2. Using Ka directly instead of Kb. The reacting species is acetate, so you need the base constant.
3. Mixing up pH and pOH. Hydrolysis gives hydroxide first, so calculate pOH before pH.
4. Ignoring temperature dependence. pKw changes slightly with temperature.
5. Using concentration units incorrectly. Convert mM to M before calculating equilibrium.

Authoritative references for acid-base data and water chemistry

For dependable chemical constants and background reading, review data from authoritative scientific and educational sources.
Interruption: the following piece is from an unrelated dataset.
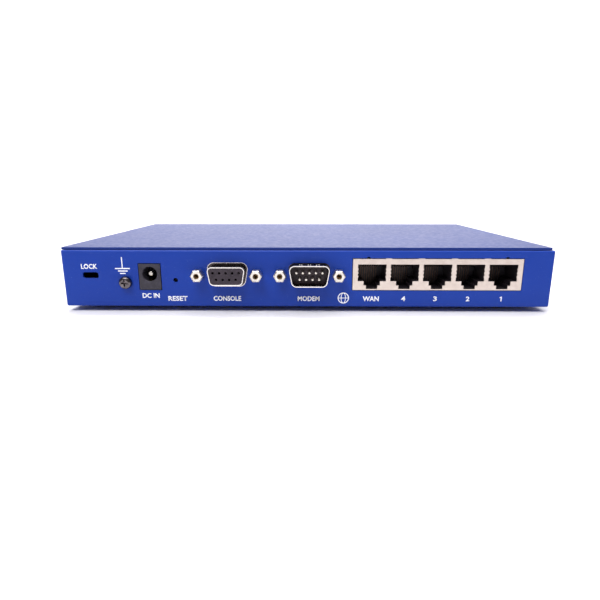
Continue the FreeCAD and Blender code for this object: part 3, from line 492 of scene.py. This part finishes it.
def bare_edges():
    """Bright punched edge of the sheet where the paint ends round the console socket."""
    shape = bmesh.new()
    outline = d_points(CONSOLE_X, DSUB_LEVEL, EDGE_WIDTH, EDGE_HEIGHT, EDGE_CORNER)
    strip(shape, outline, EDGE_BREADTH, EDGE_DEPTH, True)
    mesh_piece("console_cutout_edge", shape, EDGE)


# The rings widen and narrow in turn, from the jackscrew's mouth inwards.
THREAD_STARTS = -4.55
THREAD_STEP = 0.27
THREAD_RINGS = 19
THREAD_SIDES = 24
THREAD_ROOT = 1.17
THREAD_CREST = 0.95


def threads():
    """Fine rings down the bore of each jackscrew."""
    shape = bmesh.new()
    for x in [middle + offset for middle in (CONSOLE_X, MODEM_X) for offset in JACKSCREWS]:
        rings = []
        for step in range(THREAD_RINGS):
            radius = THREAD_ROOT if step % 2 else THREAD_CREST
            places = ring_points(x, DSUB_LEVEL, radius, radius, THREAD_SIDES)
            rings.append([shape.verts.new(at(across, THREAD_STARTS + step * THREAD_STEP, up))
                          for across, up in places])
        for first, second in zip(rings, rings[1:]):
            for index in range(THREAD_SIDES):
                following = (index + 1) % THREAD_SIDES
                shape.faces.new((first[index], second[index], second[following],
                                 first[following]))
        shape.faces.new(list(reversed(rings[-1])))
    mesh_piece("jackscrew_threads", shape, THREAD)


# Each dimple is a ball whose middle is sunk in the shell.
DIMPLE_RADIUS = 0.34
DIMPLE_SINK = 0.16
DIMPLE_DEPTH = -2.47
DIMPLE_PITCH = 3.6


def dimples():
    """Raised grip dimples on the top and bottom of the modem shell."""
    shape = bmesh.new()
    for up in (1, -1):
        for pair in (-1, 0, 1):
            for side in (-0.5, 0.5):
                bump = bmesh.ops.create_uvsphere(shape, u_segments=16, v_segments=8,
                                                 radius=DIMPLE_RADIUS / 1000)
                level = DSUB_LEVEL + up * (MODEM_SHELL_HEIGHT / 2 - DIMPLE_SINK)
                centre = at(MODEM_X + pair * DIMPLE_PITCH + side, DIMPLE_DEPTH, level)
                for vertex in bump["verts"]:
                    vertex.co += centre
    for face in shape.faces:
        face.smooth = True
    mesh_piece("modem_dimples", shape, NICKEL)


# ---- stage ----------------------------------------------------------------------------------


# The stage is in metres: flat from front to back, then a quarter circle up into a wall.
HALF_WIDTH = 6.0
FLOOR_ROWS = (-6.0, -1.6, 0.9)
CURVE_RADIUS = 0.5
CURVE_STEPS = 8
WALL_TOP = 2.6


def stage():
    """Pale floor that runs up into a pale backdrop."""
    paper = surface("pale_paper", (0.86, 0.85, 0.88), (0.90, 0.89, 0.91), (0.75, 0.9), patch=8.0,
                    grain=300.0, depth=0.00002)
    shape = bmesh.new()
    profile = [(y, 0.0) for y in FLOOR_ROWS]
    for step in range(1, CURVE_STEPS + 1):
        angle = math.radians(90 * step / CURVE_STEPS)
        profile.append((FLOOR_ROWS[-1] + CURVE_RADIUS * math.sin(angle),
                        CURVE_RADIUS - CURVE_RADIUS * math.cos(angle)))
    profile.append((FLOOR_ROWS[-1] + CURVE_RADIUS, WALL_TOP))
    rows = [[shape.verts.new((x, y, z)) for x in (-HALF_WIDTH, HALF_WIDTH)] for y, z in profile]
    for first, second in zip(rows, rows[1:]):
        shape.faces.new((first[0], first[1], second[1], second[0]))
    data = bpy.data.meshes.new("floor")
    shape.to_mesh(data)
    shape.free()
    data.materials.append(paper)
    for face in data.polygons:
        face.use_smooth = True
    floor = bpy.data.objects.new("floor", data)
    bpy.context.scene.collection.objects.link(floor)


def area_light(name, place, target, size, power):
    """Rectangular lamp at a place, in metres, turned to face a target."""
    data = bpy.data.lights.new(name, "AREA")
    data.shape = "RECTANGLE"
    data.size, data.size_y = size
    data.energy = power
    lamp = bpy.data.objects.new(name, data)
    lamp.location = place
    lamp.rotation_mode = "QUATERNION"
    lamp.rotation_quaternion = (Vector(target) - Vector(place)).to_track_quat("-Z", "Y")
    bpy.context.scene.collection.objects.link(lamp)


def lights():
    """Dim even surroundings, two soft boxes over the object and one on the backdrop."""
    world = bpy.data.worlds.new("studio")
    world.use_nodes = True
    background = world.node_tree.nodes["Background"]
    background.inputs["Color"].default_value = (0.97, 0.92, 1.0, 1.0)
    background.inputs["Strength"].default_value = 0.25
    bpy.context.scene.world = world
    area_light("key_softbox", (-0.35, -0.75, 1.25), (0, 0, 0), (0.9, 0.6), 17.0)
    area_light("top_softbox", (0.1, 0.2, 1.3), (0, 0.1, 0), (1.2, 0.8), 9.0)
    area_light("backdrop_light", (0.0, 0.35, 1.3), (0, 1.4, 0.35), (1.8, 0.5), 24.0)


# The eye stands just left of the panel's middle and above the lid. Its turns are in degrees.
EYE = (-0.61, -192.19, 50.63)
LOOKING_DOWN = 13.93
LOOKING_LEFT = 0.6525
LENS = 27.31


def camera():
    """The camera at the eye, turned down and slightly left."""
    data = bpy.data.cameras.new("camera")
    data.sensor_width = 36.0
    data.lens = LENS
    data.clip_start = 0.01
    eye = bpy.data.objects.new("camera", data)
    eye.location = at(*EYE)
    eye.rotation_euler = (math.radians(90 - LOOKING_DOWN), 0.0, math.radians(LOOKING_LEFT))
    bpy.context.scene.collection.objects.link(eye)
    bpy.context.scene.camera = eye


camera()
dress_cad_nodes()
port_legends()
bare_edges()
threads()
dimples()
stage()
lights()
bpy.context.scene.view_settings.view_transform = "Standard"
The NIST Chemistry WebBook is widely used for thermodynamic and equilibrium data. The U.S. Environmental Protection Agency pH overview provides practical context for acidity and alkalinity in water systems. For foundational acid-base instruction, MIT OpenCourseWare chemistry materials are useful for reviewing equilibrium concepts at a university level.

Bottom line

To calculate the pH of calcium acetate solution, you must recognize that calcium acetate is a source of acetate ions, and acetate is the conjugate base of a weak acid. Start from the salt concentration, double it to get acetate concentration, convert acetic acid pKa to Ka, then determine Kb and solve for hydroxide. Once [OH−] is known, pOH and pH follow directly. For most classroom examples, the final pH will be mildly basic, often near 9 for 0.1 M solutions at room temperature. The calculator on this page automates each step while still showing the chemistry behind the answer.

Educational use note: this calculator is ideal for homework checking, quick lab planning, and conceptual review. For high-precision analytical work, use activity-based models and calibrated pH measurements.